Leider geht Olsbergs Lernfähigkeit so weit, dass einige Ähnlichkeiten zu den großen Vorbildern allzu offensichtlich geraten. Das Grundszenario erinnert stark an Schätzings "Der Schwarm" und die Idee eines aus Angst vor der Abschaltung mordenden Computers hatte bereits Arthur C. Clarke in seinem Roman "A Space Odyssey", der von Kubrik in "2001 - Die Odyssee im Weltraum" auf Zelluloid gebannt wurde. Doch Olsberg macht daraus glücklicherweise keinen Hehl und so können die offensichtlichen Hinweise in seinem Buch auch als Verneigung vor den großen Vorbildern verstanden werden.
Bleibt jedoch die Frage, weshalb man "Das System" lesen sollte und nicht die Originale. Auf der Habenseite lässt sich verbuchen, dass Olsberg weiß worüber er schreibt. Er hat über künstliche Intelligenz promoviert und entsprechend kompetent und schlüssig wirkt seine Geschichte. Gerade dadurch, dass "Das System" nicht in einer fernen Zukunft spielt, sondern in der Gegenwart, die sich von der Realität nur dadurch unterscheidet, dass Viren nicht nur Lücken in Computersystemen finden um sich selbständig zu verbreiten, sondern so etwas wie ein Bewusstsein entwickeln. Im Zeitalter der Online-Durchsuchungen und der Terrorbekämpfung mittels Computerviren erscheint das auf erschreckende Weise denkbar. In dieser beklemmenden Nähe zur Realität liegt der Reiz dieses Romans. Für einen wirklich großen Thriller, der seinen Vorbildern gerecht wird oder sie sogar übertrifft, stehen dem jedoch zu viele Unzulänglichkeiten gegenüber. Die Story ist derart geradlinig aufgebaut, dass überraschende Wendungen spärlich gesät oder gar nicht vorhanden sind. Alles läuft fast zwangsläufig auf das vorhersehbare Ende hinaus. Die Personen sind typische Thrillerfiguren: zweckdienlich für die Geschichte aber mit nur wenigen Facetten, so dass die angedeutete Liebesgeschichte eher schal und wenig aufregend daher kommt, da sich beim Lesen keine echte Bindung zu den Personen aufbauen will.

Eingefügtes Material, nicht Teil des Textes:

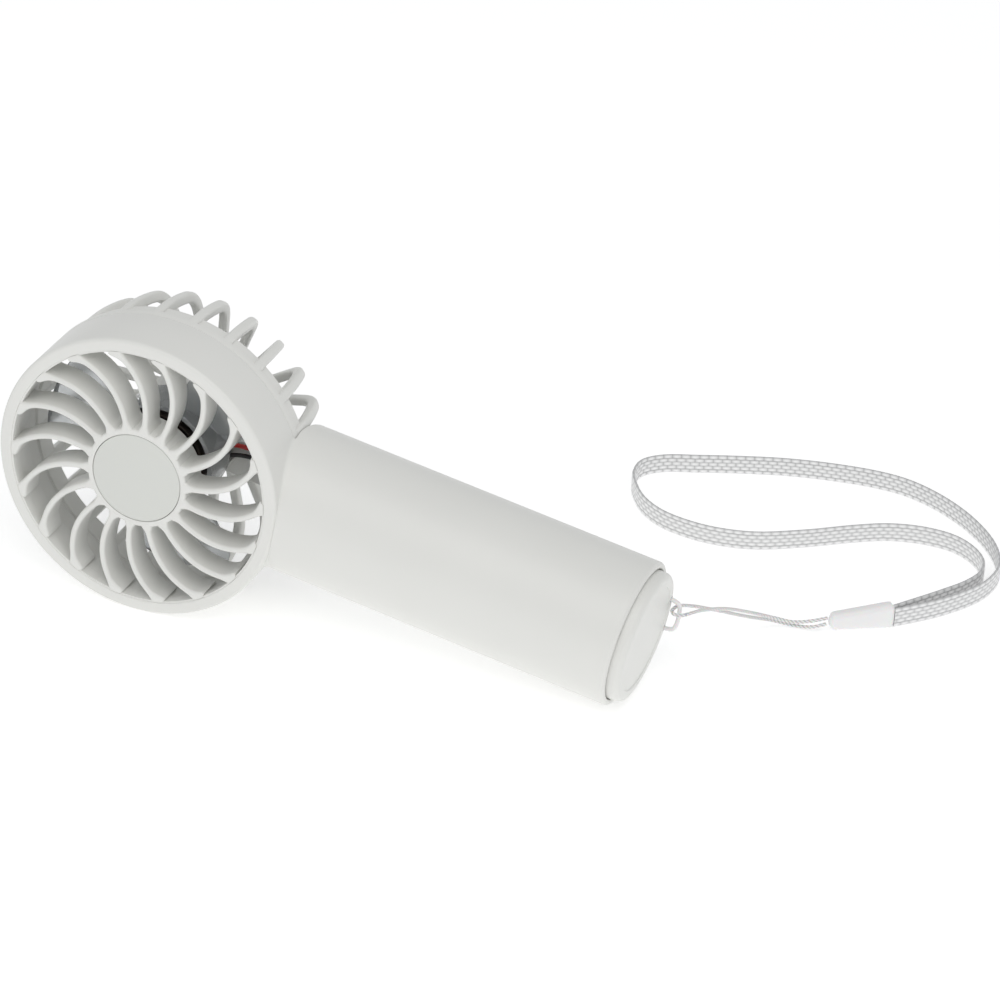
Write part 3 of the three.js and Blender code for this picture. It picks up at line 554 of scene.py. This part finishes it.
def woven_ribbon():
    """A flat nylon weave on edge: rows of long cells that step half a cell from row to row."""
    step, across = 0.23, 26
    clear = 0.1  # of the floor, and shared by the two long edges
    edge_round, least_edge = 0.3, 0.03
    route = smooth_route([(x, y, RIBBON_W / 2 + clear) for x, y in RIBBON_ROUTE], step)
    heights = [(j / across - 0.5) * (RIBBON_W - clear) for j in range(across + 1)]
    rings, weave = [], []
    count = len(route)
    for i, here in enumerate(route):
        ahead = (route[min(i + 1, count - 1)] - route[max(i - 1, 0)]).normalized()
        side = Vector((0, 0, 1)).cross(ahead).normalized()
        ring = []
        for face in (1, -1):
            for h in heights if face > 0 else heights[::-1]:
                row = (h / RIBBON_W + 0.5) * ROW_COUNT
                offset = 0.5 * (int(row) % 2) + (0.25 if face < 0 else 0)
                along = abs(math.sin(math.pi * (i * step / CELL_L + offset)))
                crown = math.sqrt(abs(math.sin(math.pi * row))) * (0.25 + 0.75 * along**0.6)
                edge = min(1, (RIBBON_W / 2 - abs(h)) / edge_round)
                thick = (RIBBON_T / 2 - WEAVE_DEPTH * 1.2) * math.sqrt(max(least_edge, edge))
                ring.append(here + Vector((0, 0, h)) + side * face * (thick + WEAVE_DEPTH * crown))
                # the crown value also sets the painted shade on the ribbon's colour between the yarns
                weave.append(crown)
        rings.append(ring)
    obj = piece("ribbon_weave", skin(rings), RIBBON, replaces=["strap_ribbon"], place=TABLE, crease=80)
    set_weave_shade(obj, weave)
    return obj, [p * MM for p in route]


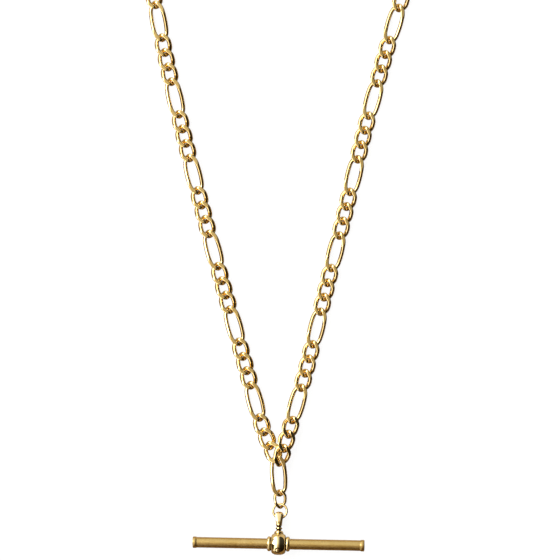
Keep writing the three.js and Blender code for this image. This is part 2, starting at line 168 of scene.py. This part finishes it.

Letztlich bleibt Das System dadurch leider in der Mittelmäßigkeit stecken. Schade, mit etwas mehr Mut und erzählerischem Geschick hätte mehr daraus werden können. Trotzdem hat Olsberg dank der Realitätsnähe ein noch recht gelungenes Debüt abgeliefert, das Hoffnungen weckt auf zukünftige Arbeiten von diesem Autor.